For Matthew, it was in Galilee that Jesus called his first disciples.

"As he was walking by the Sea of Galilee, he saw two brothers, Simon who is called Peter, and his brother Andrew, casting a net into the sea; they were fishermen. He said to them, "Come after me and I will make you fishers of men." At once they left their nets and followed him (Mt. 4:18-20)."

Similarly, in the case of James and John, the sons of Zebedee responded quickly.

"He walked along from there and saw two other brothers, James, the son of Zebedee, and his brother John. They were in a boat, with their father Zebedee, mending their nets. He called them and immediately they left their boat and their father and followed him (Mt. 4:21-22)." 

When this occurred, Jesus wasn't sitting in the desk in the comfort of his office making calls nor standing at the intersection of G Ave and 10th St. nor at the parking lot of a grocery store, a perfect spot to chance upon a prospect. He was out-on-the-go while the would-be disciples were tied up at work hauling their nets. They weren't just sitting around by the bay as the case would have been watching passers-by...hoping to get noticed...gazing at the horizon...a la buena vista...They were fishermen, by profession. They did it for a living, not for recreation and leisure. For them, to leave  their livelihood, their bread and butter, their means of survival in a tough environment and most importantly, abandon their father in the middle of work to a Galilean itinerant preacher who promised nothing but an assurance, was not an easy thing to do.

Because it happened quickly which sounded too good to be true, I figured Jesus must have met them before. It appeared he was familiar with them. Strange as it may have seemed, there wasn't much talking involved, no further details as to the extent, no signed contract if need be, no term limits, no if's and buts and no hint of hesitation whatsoever. That was nothing of that sort. It's hard for us to relate in a story that doesn't much count the human aspect, the various stages we go through in making a lifetime decision. Even if it's a simple item you want to buy, it takes time to figure out whether or not you'll swipe your credit card in exchange for a stuff. Even in facebook, twitter, instagram, youtube and other networking sites, getting a friend request from someone unfamiliar makes you shiver...who is this? Let me check the profile picture, photos, background, leads and posts in the timeline if it's worth hitting the confirm button. As experience tells us, following someone goes through different stages: issue of trust, questioning, curiosity, seeking, etc. Similarly with Jesus, before we arrive at a pivotal turn, at a critical point, you get to know the person first before deciding to open your heart and risk your life to something beyond our capacity to comprehend. A personal choice usually takes place at the end all things considered.

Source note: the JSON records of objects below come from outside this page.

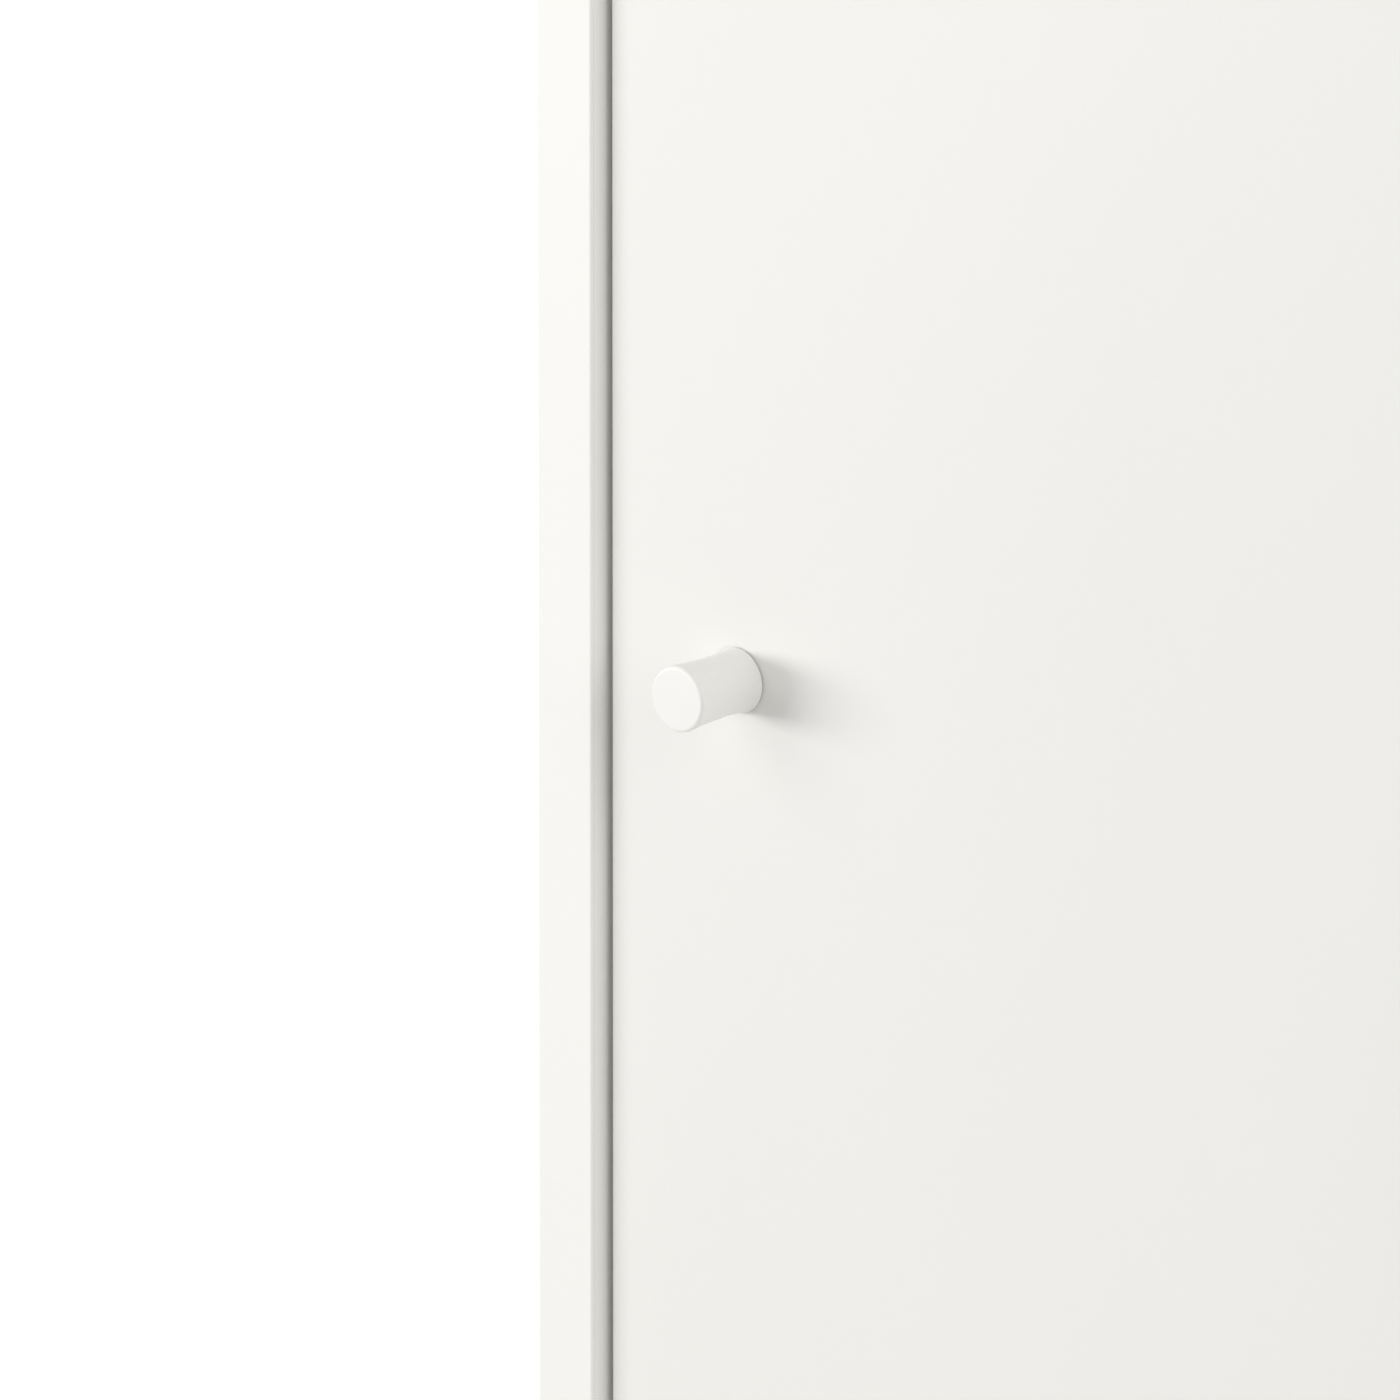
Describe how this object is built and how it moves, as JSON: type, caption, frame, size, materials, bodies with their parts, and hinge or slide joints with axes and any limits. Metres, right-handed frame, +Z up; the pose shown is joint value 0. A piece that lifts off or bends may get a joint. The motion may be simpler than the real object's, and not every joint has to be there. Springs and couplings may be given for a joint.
{
  "type": "sliding door wardrobe",
  "caption": "Plain white wardrobe with overlapping sliding doors on tracks, small round knobs, a hanging bay with hat shelf and a bay of shelves.",
  "frame": {"origin": "on the floor, below the centre of the whole object with its knobs", "axes": "+X to the right seen from the front, +Y towards the wall behind, +Z up"},
  "size_m": [1.17, 0.568, 1.76],
  "materials": {
    "white_board": "white foil on particle board, satin",
    "door_board": "white lacquer foil, satin",
    "back_board": "white printed hardboard",
    "knob_plastic": "white, satin",
    "white_plastic": "white moulded",
    "grey_plastic": "grey moulded",
    "dark_plastic": "dark moulded",
    "roller_nylon": "natural nylon",
    "soft_rubber": "translucent soft pad",
    "track_aluminium": "anodised extrusion",
    "rail_chrome": "polished tube",
    "zinc_steel": "zinc plated",
    "cast_zinc": "die cast",
    "spring_steel": "spring wire",
    "beech": "plain beech"
  },
  "bodies": {
    "carcass": {"side_panel_left": "white_board", "side_panel_right": "white_board", "top_panel": "white_board", "bottom_panel": "white_board", "partition_panel": "white_board", "plinth_front": "white_board", "plinth_rear": "white_board", "hat_shelf": "white_board", "fixed_shelf": "white_board", "adjustable_shelf_lower": "white_board", "adjustable_shelf_middle": "white_board", "adjustable_shelf_upper": "white_board", "back_panel_left": "back_board", "back_panel_right": "back_board", "back_joint_strip": "white_plastic", "clothes_rail": "rail_chrome", "rail_socket_left": "grey_plastic", "rail_socket_right": "grey_plastic", "top_track": "track_aluminium", "bottom_track": "track_aluminium", "track_stops": "grey_plastic", "door_buffers": "soft_rubber", "foot_glides": "dark_plastic", "wall_brackets": "zinc_steel", "cam_locks": "cast_zinc", "cam_bolts": "zinc_steel", "cam_caps": "white_plastic", "dowels": "beech", "shelf_pins": "zinc_steel", "back_nails": "zinc_steel", "carcass_screws": "zinc_steel"},
    "front_door": {"front_door_panel": "door_board", "front_door_knob": "knob_plastic", "front_knob_screw": "zinc_steel", "front_roller_housings": "white_plastic", "front_roller_axles": "zinc_steel", "front_roller_adjusters": "zinc_steel", "front_guide_housings": "white_plastic", "front_guide_spring_left": "spring_steel", "front_guide_spring_right": "spring_steel", "front_fitting_screws": "zinc_steel"},
    "front_roller_left": {"front_roller_wheel_left": "roller_nylon"},
    "front_guide_left": {"front_guide_pin_left": "roller_nylon"},
    "front_roller_right": {"front_roller_wheel_right": "roller_nylon"},
    "front_guide_right": {"front_guide_pin_right": "roller_nylon"},
    "rear_door": {"rear_door_panel": "door_board", "rear_door_knob": "knob_plastic", "rear_knob_screw": "zinc_steel", "rear_roller_housings": "white_plastic", "rear_roller_axles": "zinc_steel", "rear_roller_adjusters": "zinc_steel", "rear_guide_housings": "white_plastic", "rear_guide_spring_left": "spring_steel", "rear_guide_spring_right": "spring_steel", "rear_fitting_screws": "zinc_steel"},
    "rear_roller_left": {"rear_roller_wheel_left": "roller_nylon"},
    "rear_guide_left": {"rear_guide_pin_left": "roller_nylon"},
    "rear_roller_right": {"rear_roller_wheel_right": "roller_nylon"},
    "rear_guide_right": {"rear_guide_pin_right": "roller_nylon"}
  },
  "joints": [
    {"name": "front_door_slide", "type": "slide", "parent": "carcass", "child": "front_door", "axis": [1, 0, 0], "range_m": [0, 0.495]},
    {"name": "front_roller_left_spin", "type": "hinge", "parent": "front_door", "child": "front_roller_left", "pos_m": [-0.505, -0.253, 0.09755], "axis": [0, 1, 0], "range_deg": [-1, 2370]},
    {"name": "front_guide_left_press", "type": "slide", "parent": "front_door", "child": "front_guide_left", "axis": [0, 0, -1], "range_m": [0, 0.009], "stiffness_N_per_m": 400, "springref_m": -0.005, "deforming": ["front_guide_spring_left"]},
    {"name": "front_roller_right_spin", "type": "hinge", "parent": "front_door", "child": "front_roller_right", "pos_m": [-0.045, -0.253, 0.09755], "axis": [0, 1, 0], "range_deg": [-1, 2370]},
    {"name": "front_guide_right_press", "type": "slide", "parent": "front_door", "child": "front_guide_right", "axis": [0, 0, -1], "range_m": [0, 0.009], "stiffness_N_per_m": 400, "springref_m": -0.005, "deforming": ["front_guide_spring_right"]},
    {"name": "rear_door_slide", "type": "slide", "parent": "carcass", "child": "rear_door", "axis": [1, 0, 0], "range_m": [-0.495, 0]},
    {"name": "rear_roller_left_spin", "type": "hinge", "parent": "rear_door", "child": "rear_roller_left", "pos_m": [0.045, -0.232, 0.09755], "axis": [0, 1, 0], "range_deg": [-2370, 1]},
    {"name": "rear_guide_left_press", "type": "slide", "parent": "rear_door", "child": "rear_guide_left", "axis": [0, 0, -1], "range_m": [0, 0.009], "stiffness_N_per_m": 400, "springref_m": -0.005, "deforming": ["rear_guide_spring_left"]},
    {"name": "rear_roller_right_spin", "type": "hinge", "parent": "rear_door", "child": "rear_roller_right", "pos_m": [0.505, -0.232, 0.09755], "axis": [0, 1, 0], "range_deg": [-2370, 1]},
    {"name": "rear_guide_right_press", "type": "slide", "parent": "rear_door", "child": "rear_guide_right", "axis": [0, 0, -1], "range_m": [0, 0.009], "stiffness_N_per_m": 400, "springref_m": -0.005, "deforming": ["rear_guide_spring_right"]}
  ],
  "couplings": [
    {"joint": "front_roller_left_spin", "follows": "front_door_slide", "rad_per_m": 83.333},
    {"joint": "front_roller_right_spin", "follows": "front_door_slide", "rad_per_m": 83.333},
    {"joint": "rear_roller_left_spin", "follows": "rear_door_slide", "rad_per_m": 83.333},
    {"joint": "rear_roller_right_spin", "follows": "rear_door_slide", "rad_per_m": 83.333}
  ]
}
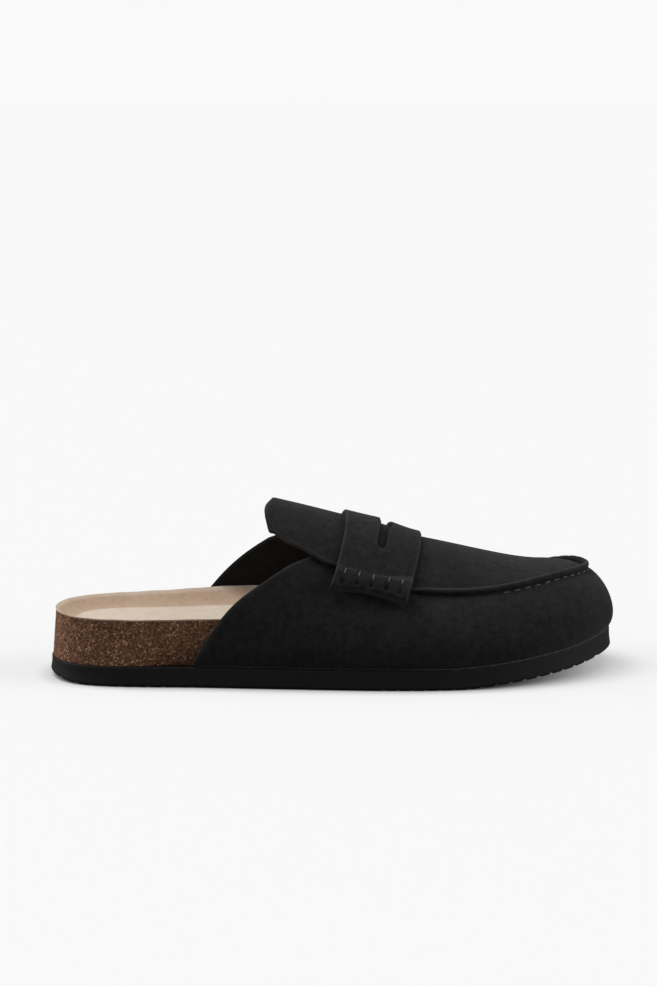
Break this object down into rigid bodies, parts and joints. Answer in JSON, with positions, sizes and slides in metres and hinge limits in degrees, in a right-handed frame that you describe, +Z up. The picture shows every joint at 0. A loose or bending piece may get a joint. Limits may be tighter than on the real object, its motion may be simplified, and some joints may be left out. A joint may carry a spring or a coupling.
{
  "type": "loafer mule",
  "caption": "Backless slip-on shoe for the right foot: suede upper with a raised apron seam, free tongue and slotted strap on a contoured cork footbed and grooved rubber outsole.",
  "frame": {"origin": "on the floor under the middle of the shoe's box", "axes": "+X from the heel to the toe, +Y to the inner side of the foot, +Z up"},
  "size_m": [0.2878, 0.105, 0.0895],
  "materials": {
    "outsole_rubber": "matt black moulded rubber",
    "cork": "pressed cork granules, bare and matt",
    "sock_suede": "pale beige suede with a short nap",
    "black_suede": "black suede with a short nap"
  },
  "bodies": {
    "root": {"outsole": "outsole_rubber", "footbed": "cork", "insole": "sock_suede", "upper": "black_suede", "tongue": "black_suede", "strap": "black_suede"}
  },
  "joints": []
}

What if the author told us the story exactly as it happened? What if it really took them just a quarter of a second, even less in my estimation, to make the decision? When you finally make a choice, you're in for the long run and the details aren't that important. When you drop the nets, you leave everything else behind driven by the mission God wants you to do. What if the early Christians wanted to let us know that when you sign up for Jesus, don't demand for anything because no amount of money can compensate you for the job and for what you're about to get into.

Paul was right on target in the second reading as he addressed the Corinthian community experiencing inner strife "in the name of the Lord Jesus Christ." Paul didn't see it firsthand. He was only informed about this. He urged them there should be no fights and quarrels, jealousies and rivalries, stop the bickering, pettiness and divisions, none of these things have place in the community. He reminded those who claimed allegiance to various religious leaders like Paul, Apollos, Cephas, and Christ to seriously reflect on their sense of loyalty as many say, I belong to Pope Emeritus Benedict XVI, I belong to Pope Francis, I belong to…supply the missing term…

"I urge you, brothers and sisters, in the name of our Lord Jesus Christ that all of you agree in what you say, and that there be no divisions among you, but that you may be united in the same mind and in the same purpose. For it has been reported to me about you, my brothers and sisters, by Chloe's people, that there are rivalries among you."

I have no doubt in my mind that there's more to the gospel than meets my senses. They must have seen something extraordinary in Jesus, in the unknowability of God and to the extent possible, in fishing that prompted them to drop their nets. Amen.


  1. What is the story of your call?
  2. How did you end up ministering in the parish?
  3. Have you invited/drawn people to Jesus?